Plus, Gelb’s theory would prevent the district court from exercising its discretion in case management.  “Courts often permit a party to amend a pleading in part but not in full.  Under these circumstances the court, in effect, requires that an amended pleading retain a portion of the original pleading.  Imposing such a requirement is within the purview of the district court.   The plaintiffs point to no aspect of the copyright law or its legislative history indicating that Congress intended that copyright should interfere with that authority.”

The court ended by saying what it wasn’t deciding: it wasn’t deciding the copyrightability of legal pleadings or other legal documents. It wasn’t deciding whether authorization to file a document in one case carried over to other cases.  It wasn’t deciding whether parties could use a pleading for purposes unrelated to the litigation.  It wasn’t relying on the traditional law of license, so it didn’t need the district court’s theory of implied license.  And it wasn’t relying on the initial authorization to Kaplan: even if the class plaintiffs had substituted a new attorney who’d never interacted with Gelb, that attorney would be entitled to use the complaint and exhibits as the class plaintiffs’ agent.
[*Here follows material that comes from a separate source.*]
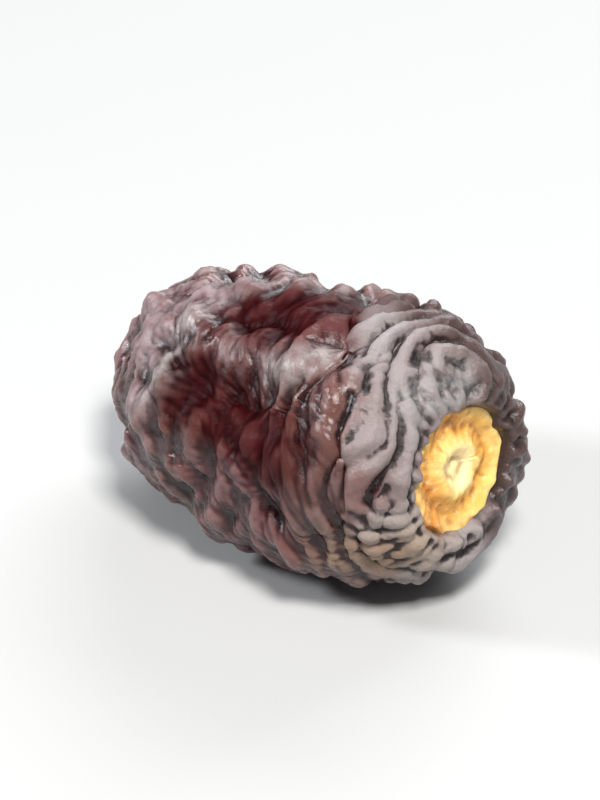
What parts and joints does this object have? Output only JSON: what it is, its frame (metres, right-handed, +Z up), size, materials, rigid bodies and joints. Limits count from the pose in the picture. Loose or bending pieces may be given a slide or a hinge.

So basically, this is like the judicially made-up rule that professors’ scholarly writings aren’t works for hire, no matter the tension with the text of the Copyright Act.  Otherwise, it would be a holding about copyright licenses more generally (and the court says it isn’t, but never says what the alternative to the “traditional law of license” is).  Compare Walthal v. Rusk, 172 F.3d 481 (7th cir. 1999) (allowing termination at will of copyright license with no specified term), with Rano v. Sipa Press, 987 F.2d 580 (9th Cir. 1993) (nonexclusive license with no termination date isn’t terminable until the 35-year termination period passes; this result also implies that a similar license to create derivative works is irrevocable).  Here, the needs of the judicial system substitute for consideration in making the license irrevocable (but does this last beyond 35 years? Inquiring minds want to know; my mother’s been litigating a case for roughly that long).